* [WRITTEN TASK]
Lines containing the word "from" are to be located and copied.

* [DATASET CONTENT]
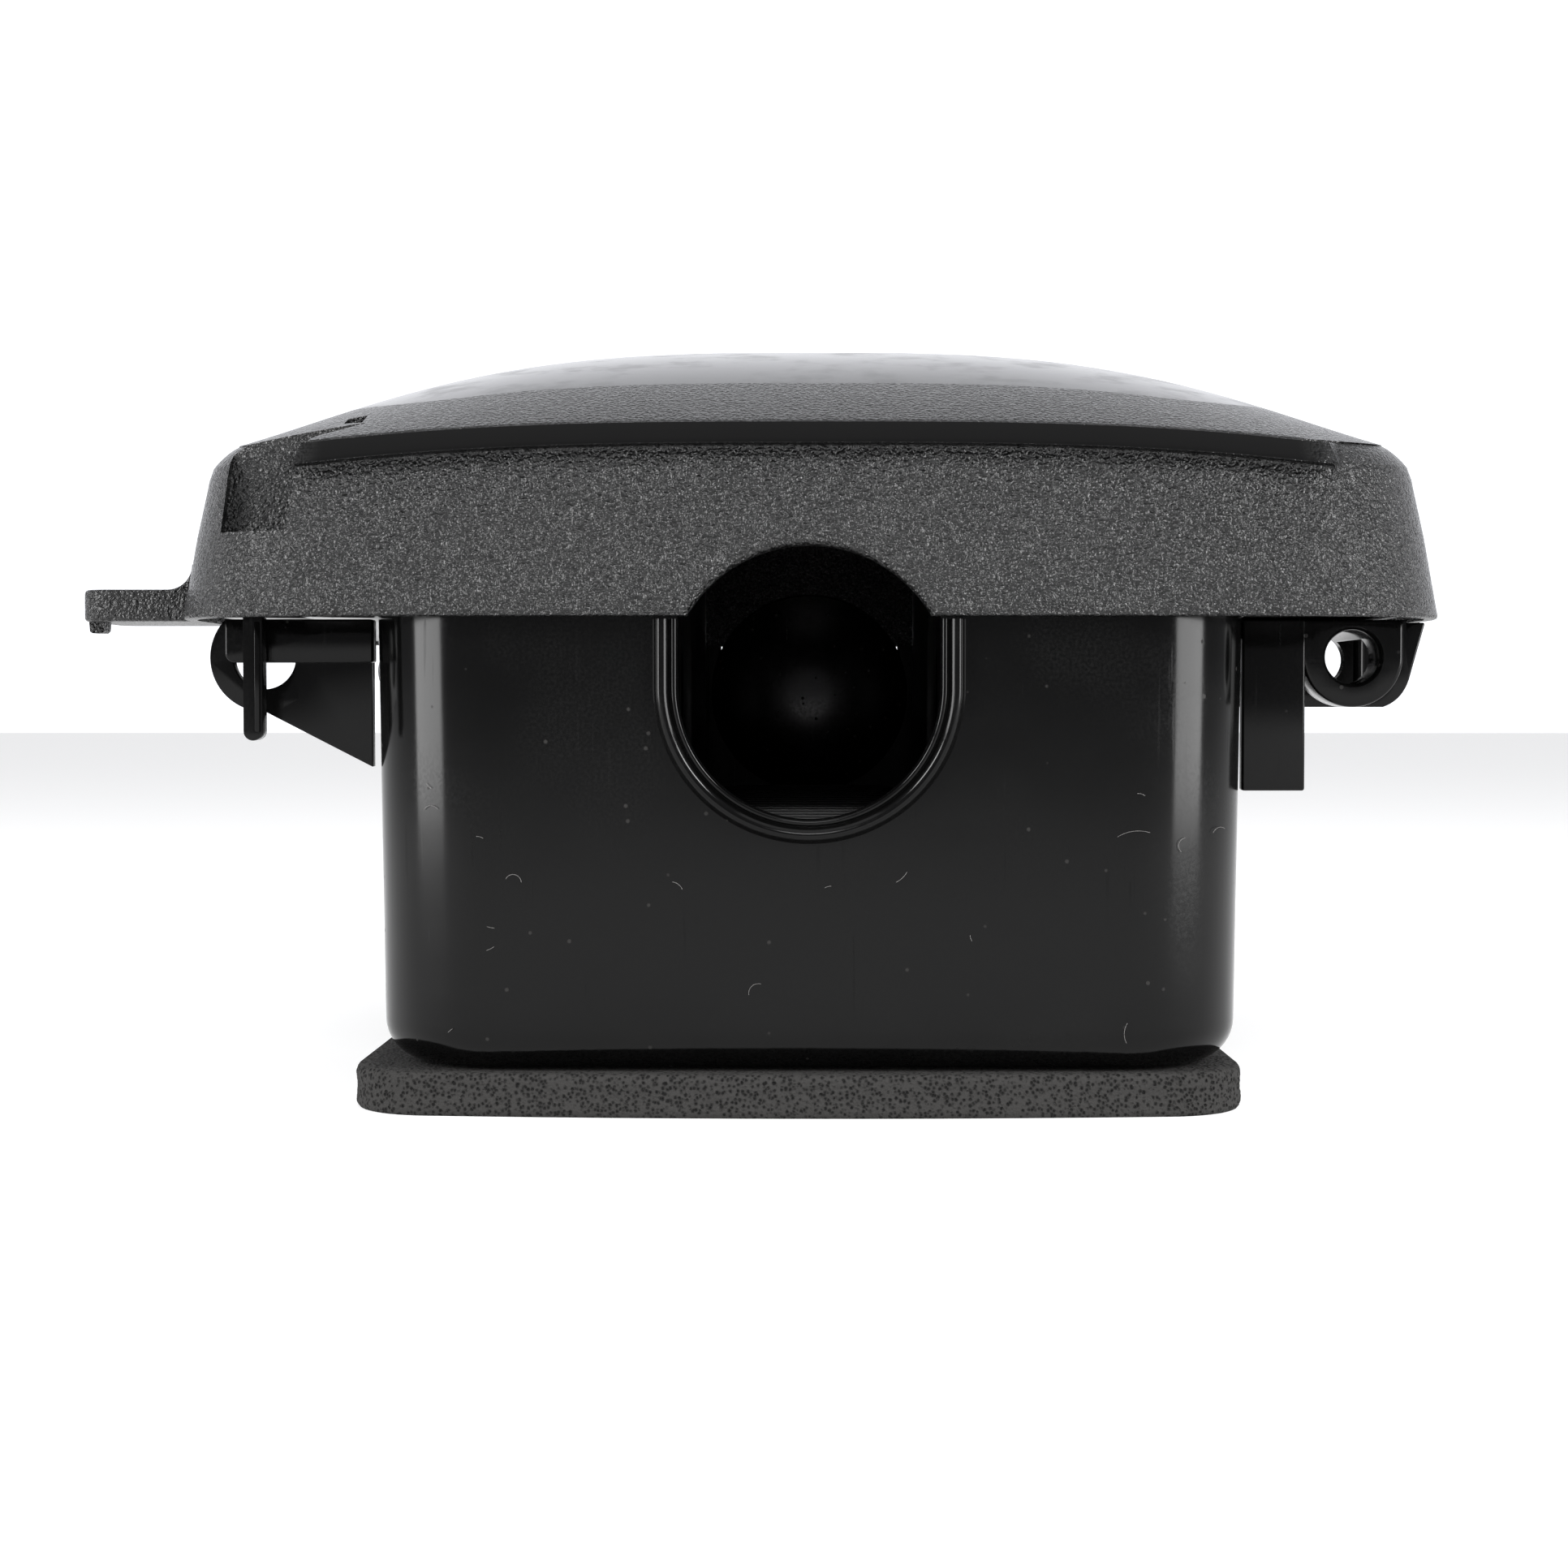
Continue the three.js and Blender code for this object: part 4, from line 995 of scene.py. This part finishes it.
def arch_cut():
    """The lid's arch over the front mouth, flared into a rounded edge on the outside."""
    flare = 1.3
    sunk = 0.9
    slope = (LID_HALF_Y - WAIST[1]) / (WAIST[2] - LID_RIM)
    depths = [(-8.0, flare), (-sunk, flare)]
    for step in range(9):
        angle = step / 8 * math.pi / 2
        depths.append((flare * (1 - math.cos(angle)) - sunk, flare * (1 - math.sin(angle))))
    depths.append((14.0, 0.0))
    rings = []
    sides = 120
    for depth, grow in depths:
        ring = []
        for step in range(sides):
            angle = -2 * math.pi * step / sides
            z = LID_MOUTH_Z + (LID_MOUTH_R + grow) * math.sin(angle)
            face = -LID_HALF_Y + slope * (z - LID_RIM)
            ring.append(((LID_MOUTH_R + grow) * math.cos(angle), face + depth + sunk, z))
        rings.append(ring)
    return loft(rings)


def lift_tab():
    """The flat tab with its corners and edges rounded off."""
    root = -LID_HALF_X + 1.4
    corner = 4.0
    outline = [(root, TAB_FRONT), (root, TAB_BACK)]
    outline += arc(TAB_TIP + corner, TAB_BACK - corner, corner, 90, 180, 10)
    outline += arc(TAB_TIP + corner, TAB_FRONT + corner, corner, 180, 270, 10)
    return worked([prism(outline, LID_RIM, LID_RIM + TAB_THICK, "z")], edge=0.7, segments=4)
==
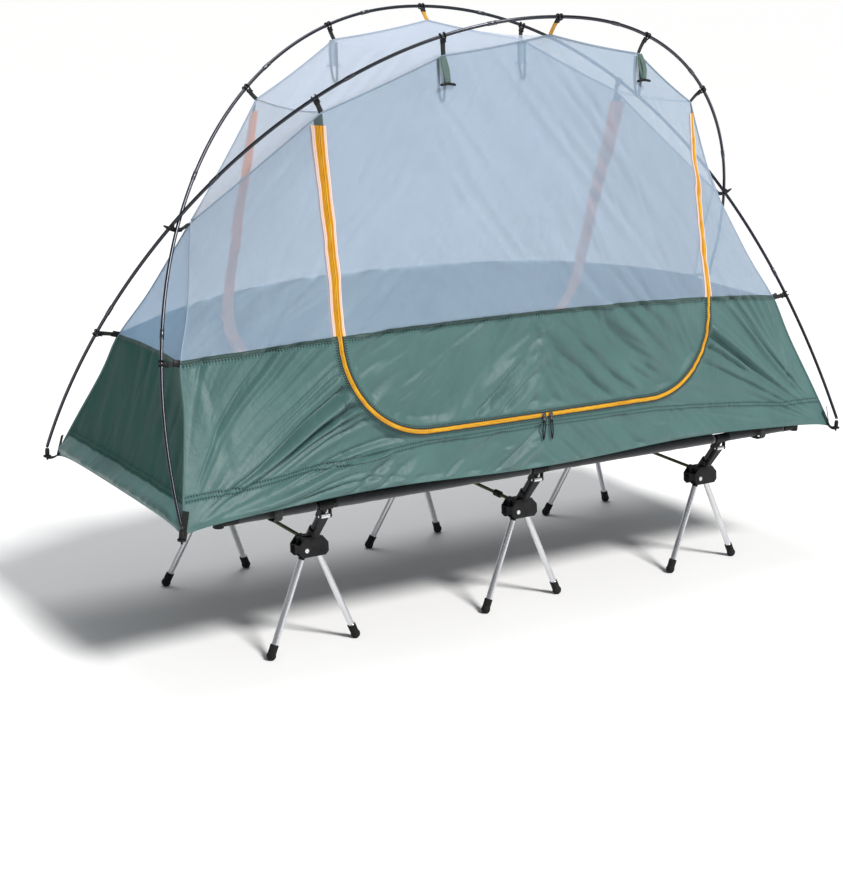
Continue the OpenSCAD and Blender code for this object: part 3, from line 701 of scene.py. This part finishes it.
...
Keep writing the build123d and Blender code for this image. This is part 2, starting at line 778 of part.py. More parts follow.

* [TASK ANSWER]
Continue the three.js and Blender code for this object: part 4, from line 995 of scene.py. This part finishes it.
Continue the OpenSCAD and Blender code for this object: part 3, from line 701 of scene.py. This part finishes it.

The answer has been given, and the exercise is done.